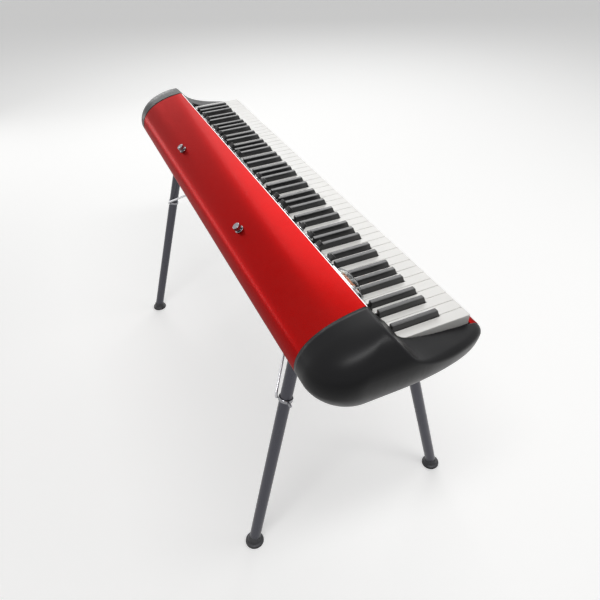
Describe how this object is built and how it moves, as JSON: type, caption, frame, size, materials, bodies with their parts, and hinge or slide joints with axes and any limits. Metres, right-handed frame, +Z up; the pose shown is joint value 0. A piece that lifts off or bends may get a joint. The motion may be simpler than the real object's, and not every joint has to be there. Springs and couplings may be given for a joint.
{
  "type": "stage piano",
  "caption": "Stage piano with a full keyboard, a sloping panel of knobs behind it, a curved glossy cover, rounded end caps and splayed tube legs with stay rods.",
  "frame": {"origin": "on the floor, midway between the four feet and under the middle of the keyboard", "axes": "+X towards the treble end along the keyboard, +Y towards the back with the sockets, +Z up"},
  "size_m": [1.356, 0.551, 0.719],
  "materials": {
    "case_steel": "satin black paint",
    "red_cover": "candy red metallic gloss",
    "cap_moulding": "satin black",
    "bright_trim": "satin",
    "panel_gloss": "polished black",
    "key_frame_metal": "bare folded sheet",
    "circuit_board": "green solder mask",
    "chrome_trim": "polished",
    "clear_glass": "clear",
    "tube_glass": "clear, lit amber from inside",
    "ceramic": "unglazed",
    "recess_moulding": "fine grain",
    "socket_metal": "plated sockets on a board",
    "switch_black": "gloss black",
    "button_grey": "pale grey, slightly clear",
    "white_key": "smooth, low gloss",
    "black_key": "satin black",
    "knob_black": "satin black",
    "leg_metal": "dark satin metal",
    "foot_rubber": "moulded",
    "rod_steel": "bright drawn rod"
  },
  "bodies": {
    "case_and_stand": {"bottom_case": "case_steel", "top_cover": "red_cover", "left_end_cap": "cap_moulding", "right_end_cap": "cap_moulding", "front_rail": "red_cover", "trim_strip": "bright_trim", "control_panel": "panel_gloss", "key_frame": "key_frame_metal", "contact_board": "circuit_board", "window_bezel": "chrome_trim", "window_glass": "clear_glass", "vacuum_tube": "tube_glass", "tube_socket": "ceramic", "jack_bezel": "chrome_trim", "jack_plate": "recess_moulding", "jack_board": "socket_metal", "power_inlet": "recess_moulding", "main_board": "circuit_board", "leg_left_front": "leg_metal", "leg_left_back": "leg_metal", "leg_right_front": "leg_metal", "leg_right_back": "leg_metal", "foot_left_front": "foot_rubber", "foot_left_back": "foot_rubber", "foot_right_front": "foot_rubber", "foot_right_back": "foot_rubber", "leg_rail_left": "case_steel", "leg_rail_right": "case_steel", "leg_clamp_left": "leg_metal", "leg_clamp_right": "leg_metal", "stay_rod_left": "rod_steel", "stay_rod_right": "rod_steel"},
    "white_key_bank_1": {"white_keys_1": "white_key"},
    "white_key_bank_2": {"white_keys_2": "white_key"},
    "white_key_bank_3": {"white_keys_3": "white_key"},
    "white_key_bank_4": {"white_keys_4": "white_key"},
    "black_key_bank_1": {"black_keys_1": "black_key"},
    "black_key_bank_2": {"black_keys_2": "black_key"},
    "black_key_bank_3": {"black_keys_3": "black_key"},
    "black_key_bank_4": {"black_keys_4": "black_key"},
    "button_row": {"favourite_buttons": "button_grey"},
    "rocker": {"power_switch": "switch_black"},
    "screw_left": {"thumb_screw_left": "chrome_trim"},
    "screw_right": {"thumb_screw_right": "chrome_trim"},
    "dial_01": {"knob_01": "knob_black"},
    "dial_02": {"knob_02": "knob_black"},
    "dial_03": {"knob_03": "knob_black"},
    "dial_04": {"knob_04": "knob_black"},
    "dial_05": {"knob_05": "knob_black"},
    "dial_06": {"knob_06": "knob_black"},
    "dial_07": {"knob_07": "knob_black"},
    "dial_08": {"knob_08": "knob_black"},
    "dial_09": {"knob_09": "knob_black"},
    "dial_10": {"knob_10": "knob_black"},
    "dial_11": {"knob_11": "knob_black"},
    "dial_12": {"knob_12": "knob_black"},
    "dial_13": {"knob_13": "knob_black"},
    "dial_14": {"knob_14": "knob_black"},
    "dial_15": {"knob_15": "knob_black"},
    "dial_16": {"knob_16": "knob_black"}
  },
  "joints": [
    {"name": "white_press_1", "type": "hinge", "parent": "case_and_stand", "child": "white_key_bank_1", "pos_m": [0, 0.026, 0.637], "axis": [1, 0, 0], "range_deg": [0, 3.08], "stiffness_Nm_per_rad": 5, "springref_deg": -28.65},
    {"name": "white_press_2", "type": "hinge", "parent": "case_and_stand", "child": "white_key_bank_2", "pos_m": [0, 0.026, 0.637], "axis": [1, 0, 0], "range_deg": [0, 3.08], "stiffness_Nm_per_rad": 5, "springref_deg": -22.92},
    {"name": "white_press_3", "type": "hinge", "parent": "case_and_stand", "child": "white_key_bank_3", "pos_m": [0, 0.026, 0.637], "axis": [1, 0, 0], "range_deg": [0, 3.08], "stiffness_Nm_per_rad": 5, "springref_deg": -22.92},
    {"name": "white_press_4", "type": "hinge", "parent": "case_and_stand", "child": "white_key_bank_4", "pos_m": [0, 0.026, 0.637], "axis": [1, 0, 0], "range_deg": [0, 3.08], "stiffness_Nm_per_rad": 3, "springref_deg": -22.92},
    {"name": "black_press_1", "type": "hinge", "parent": "case_and_stand", "child": "black_key_bank_1", "pos_m": [0, 0.026, 0.637], "axis": [1, 0, 0], "range_deg": [0, 3.08], "stiffness_Nm_per_rad": 2, "springref_deg": -22.92},
    {"name": "black_press_2", "type": "hinge", "parent": "case_and_stand", "child": "black_key_bank_2", "pos_m": [0, 0.026, 0.637], "axis": [1, 0, 0], "range_deg": [0, 3.08], "stiffness_Nm_per_rad": 2, "springref_deg": -22.92},
    {"name": "black_press_3", "type": "hinge", "parent": "case_and_stand", "child": "black_key_bank_3", "pos_m": [0, 0.026, 0.637], "axis": [1, 0, 0], "range_deg": [0, 3.08], "stiffness_Nm_per_rad": 2, "springref_deg": -22.92},
    {"name": "black_press_4", "type": "hinge", "parent": "case_and_stand", "child": "black_key_bank_4", "pos_m": [0, 0.026, 0.637], "axis": [1, 0, 0], "range_deg": [0, 3.08], "stiffness_Nm_per_rad": 1, "springref_deg": -22.92},
    {"name": "button_press", "type": "slide", "parent": "case_and_stand", "child": "button_row", "axis": [0, 0.8, -0.6], "range_m": [0, 0.0012], "stiffness_N_per_m": 200, "springref_m": -0.002},
    {"name": "rocker_tip", "type": "hinge", "parent": "case_and_stand", "child": "rocker", "pos_m": [0.395, 0.117, 0.596], "axis": [0, 0, 1], "range_deg": [0, 14]},
    {"name": "screw_turn_left", "type": "hinge", "parent": "case_and_stand", "child": "screw_left", "pos_m": [-0.219, 0.12397, 0.69258], "axis": [0, 0.5196, 0.8544], "continuous": true},
    {"name": "screw_turn_right", "type": "hinge", "parent": "case_and_stand", "child": "screw_right", "pos_m": [0.219, 0.12397, 0.69258], "axis": [0, 0.5196, 0.8544], "continuous": true},
    {"name": "dial_turn_01", "type": "hinge", "parent": "case_and_stand", "child": "dial_01", "pos_m": [-0.39898, 0.011, 0.693], "axis": [0, -0.8, 0.6], "range_deg": [-150, 150]},
    {"name": "dial_turn_02", "type": "hinge", "parent": "case_and_stand", "child": "dial_02", "pos_m": [-0.34803, 0.011, 0.693], "axis": [0, -0.8, 0.6], "range_deg": [-150, 150]},
    {"name": "dial_turn_03", "type": "hinge", "parent": "case_and_stand", "child": "dial_03", "pos_m": [-0.31002, 0.011, 0.693], "axis": [0, -0.8, 0.6], "range_deg": [-150, 150]},
    {"name": "dial_turn_04", "type": "hinge", "parent": "case_and_stand", "child": "dial_04", "pos_m": [-0.27299, 0.011, 0.693], "axis": [0, -0.8, 0.6], "range_deg": [-150, 150]},
    {"name": "dial_turn_05", "type": "hinge", "parent": "case_and_stand", "child": "dial_05", "pos_m": [-0.19894, 0.011, 0.693], "axis": [0, -0.8, 0.6], "range_deg": [-150, 150]},
    {"name": "dial_turn_06", "type": "hinge", "parent": "case_and_stand", "child": "dial_06", "pos_m": [-0.16595, 0.011, 0.693], "axis": [0, -0.8, 0.6], "range_deg": [-150, 150]},
    {"name": "dial_turn_07", "type": "hinge", "parent": "case_and_stand", "child": "dial_07", "pos_m": [-0.131, 0.011, 0.693], "axis": [0, -0.8, 0.6], "range_deg": [-150, 150]},
    {"name": "dial_turn_08", "type": "hinge", "parent": "case_and_stand", "child": "dial_08", "pos_m": [-0.05206, 0.011, 0.693], "axis": [0, -0.8, 0.6], "range_deg": [-150, 150]},
    {"name": "dial_turn_09", "type": "hinge", "parent": "case_and_stand", "child": "dial_09", "pos_m": [-0.02297, 0.011, 0.693], "axis": [0, -0.8, 0.6], "range_deg": [-150, 150]},
    {"name": "dial_turn_10", "type": "hinge", "parent": "case_and_stand", "child": "dial_10", "pos_m": [0.12098, 0.011, 0.693], "axis": [0, -0.8, 0.6], "range_deg": [-150, 150]},
    {"name": "dial_turn_11", "type": "hinge", "parent": "case_and_stand", "child": "dial_11", "pos_m": [0.17206, 0.011, 0.693], "axis": [0, -0.8, 0.6], "range_deg": [-150, 150]},
    {"name": "dial_turn_12", "type": "hinge", "parent": "case_and_stand", "child": "dial_12", "pos_m": [0.23206, 0.011, 0.693], "axis": [0, -0.8, 0.6], "range_deg": [-150, 150]},
    {"name": "dial_turn_13", "type": "hinge", "parent": "case_and_stand", "child": "dial_13", "pos_m": [0.26505, 0.011, 0.693], "axis": [0, -0.8, 0.6], "range_deg": [-150, 150]},
    {"name": "dial_turn_14", "type": "hinge", "parent": "case_and_stand", "child": "dial_14", "pos_m": [0.30196, 0.011, 0.693], "axis": [0, -0.8, 0.6], "range_deg": [-150, 150]},
    {"name": "dial_turn_15", "type": "hinge", "parent": "case_and_stand", "child": "dial_15", "pos_m": [0.382, 0.011, 0.693], "axis": [0, -0.8, 0.6], "range_deg": [-150, 150]},
    {"name": "dial_turn_16", "type": "hinge", "parent": "case_and_stand", "child": "dial_16", "pos_m": [0.41401, 0.011, 0.693], "axis": [0, -0.8, 0.6], "range_deg": [-150, 150]}
  ]
}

**What you need to do**: In the listing above, count each line that holds the string "caption". Give the number only.

**Output of the task**: 2